The whole thing is so high-pressure for the children. I think the people who are dissing Quicksilver regarding his concern are out of line. It is presented as a Very Big Deal to the kids, and depending on the teacher, it could scare the hell out of someone who is struggling with a particular discipline.

That is one of the single most adult things I’ve ever seen posted on this board! Kudos to you, QuickSilver! You are :cool:

We’re also in Virginia and the SOLs are a big deal at the kids’ school right now. They did send home extra review stuff recently for both kids (3rd and 6th grade). There’s also been some amount of SOL review all along during the year. On the order of a page at a time, and not unreasonable.

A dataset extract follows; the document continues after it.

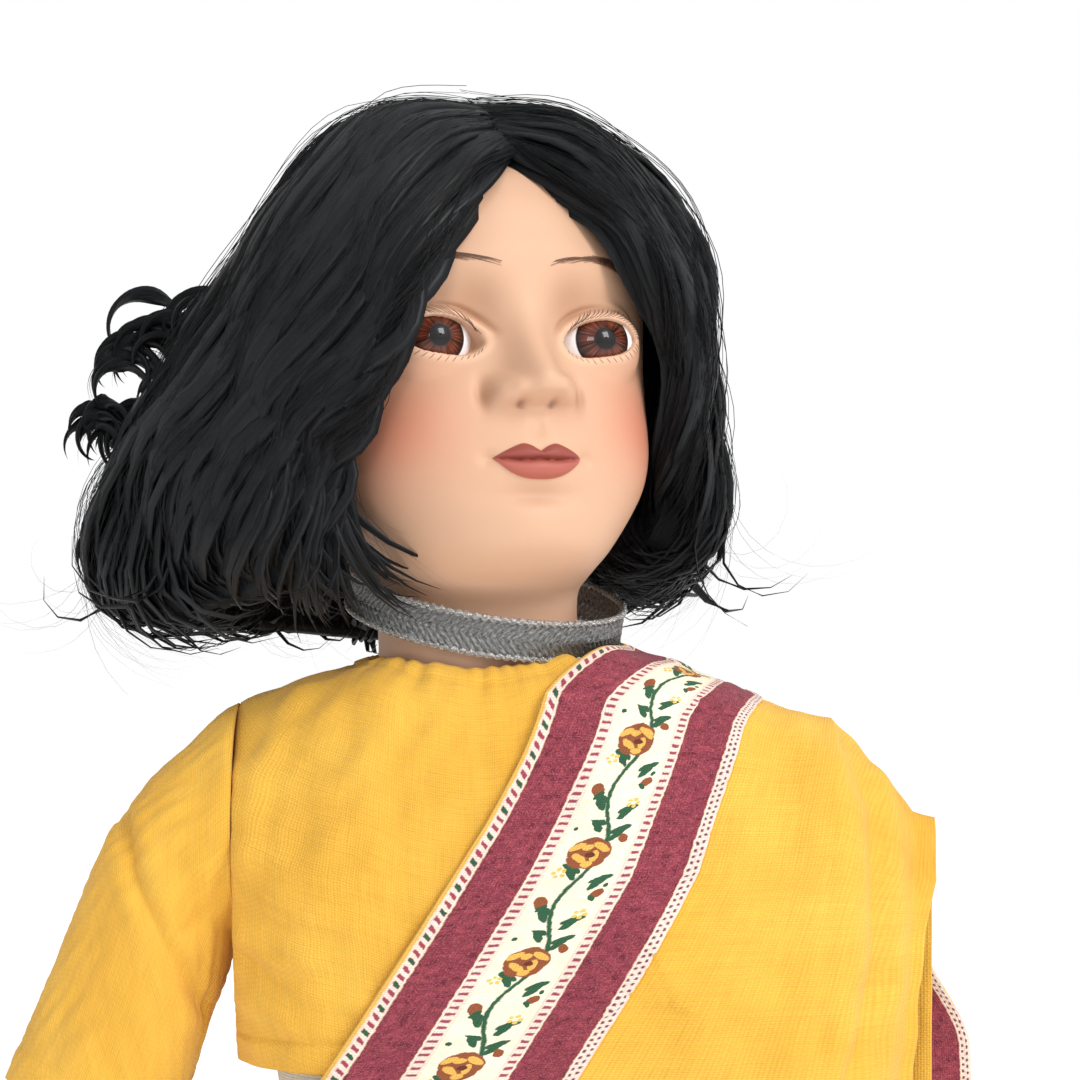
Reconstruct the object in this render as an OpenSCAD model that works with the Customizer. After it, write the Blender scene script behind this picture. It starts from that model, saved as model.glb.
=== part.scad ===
// Bisque collector doll in a sari: porcelain head, hands and feet on a stuffed cloth body.
// Origin on the floor under the neck axis, +Z up, the doll's front towards -Y.
// "right" and "left" are the doll's own, so the right side lies towards -X.

/* [Body] */
// Height of the hip seams above the floor
leg_len = 200; // [170:1:240]
// From the hip seams up to the neck pivot
torso_len = 145; // [130:1:174]
// Chest width of the stuffed torso
chest_w = 86; // [80:1:92]
// Chest depth of the stuffed torso
chest_d = 42; // [40:1:50]
// Radius of the stuffed thigh
thigh_r = 13.5; // [11:0.5:15]

/* [Shoulder plate and neck] */
// Radius of the ball at the foot of the neck
neck_ball_r = 19.5; // [17:0.5:20]
// Radius of the neck above the ball
neck_r = 18.8; // [15:0.2:19]
// Wall of the bisque castings
bisque_wall = 2.9; // [2.4:0.1:3.4]
// Clearance between the neck ball and its cup
neck_gap = 0.3; // [0.2:0.05:0.5]
// How far the shoulder plate reaches below the neck pivot
plate_drop = 34; // [30:1:38]
// Diameter of the neck bolt
bolt_d = 4; // [3:0.5:5]

/* [Head] */
// Turn of the head to its left at rest
head_turn = 20; // [0:1:30]
// Backward tilt of the head at rest
head_tilt = 8; // [0:1:12]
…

Yes, it’s stuff the kids should know how to do. Adding tons of homework to pound it into the kids right now is just moronic - they should have learned it all along this year and if they haven’t, then the schools deserve to have the kids fail the SOLs. It is NOT any sort of requirement for advancement to the next grade.

I refuse to dwell on it with the kids right now. The extra prepwork the schools have sent home doesn’t benefit the kids at all - either they’ve learned it or they haven’t. The prepwork benefits the school’s overall scores, it doesn’t benefit my kids at all. Until it directly affects their ability to graduate (and that doesn’t happen until 9th grade, IIRC) I fucking REFUSE to stress about it, or bug the kids with it at home.

Quicksilver, I’d encourage you to have your kid spend a reasonable amount of time on it each day as part of her regular homework burden. Maybe a half hour at most. If she can’t do it, tell the school to fuck themselves (um, probably should phrase that a bit more politely :wink: )

I had to laugh last year. We got a letter from the school district saying “yay, we found funding to send kids to summer school to practice their SOL work so they can retake the test during the summer and isn’t that just PEACHY-KEEN”. Um, no thanks. No way in HELL am I sending my kid to summer school to help the school punch its ticket.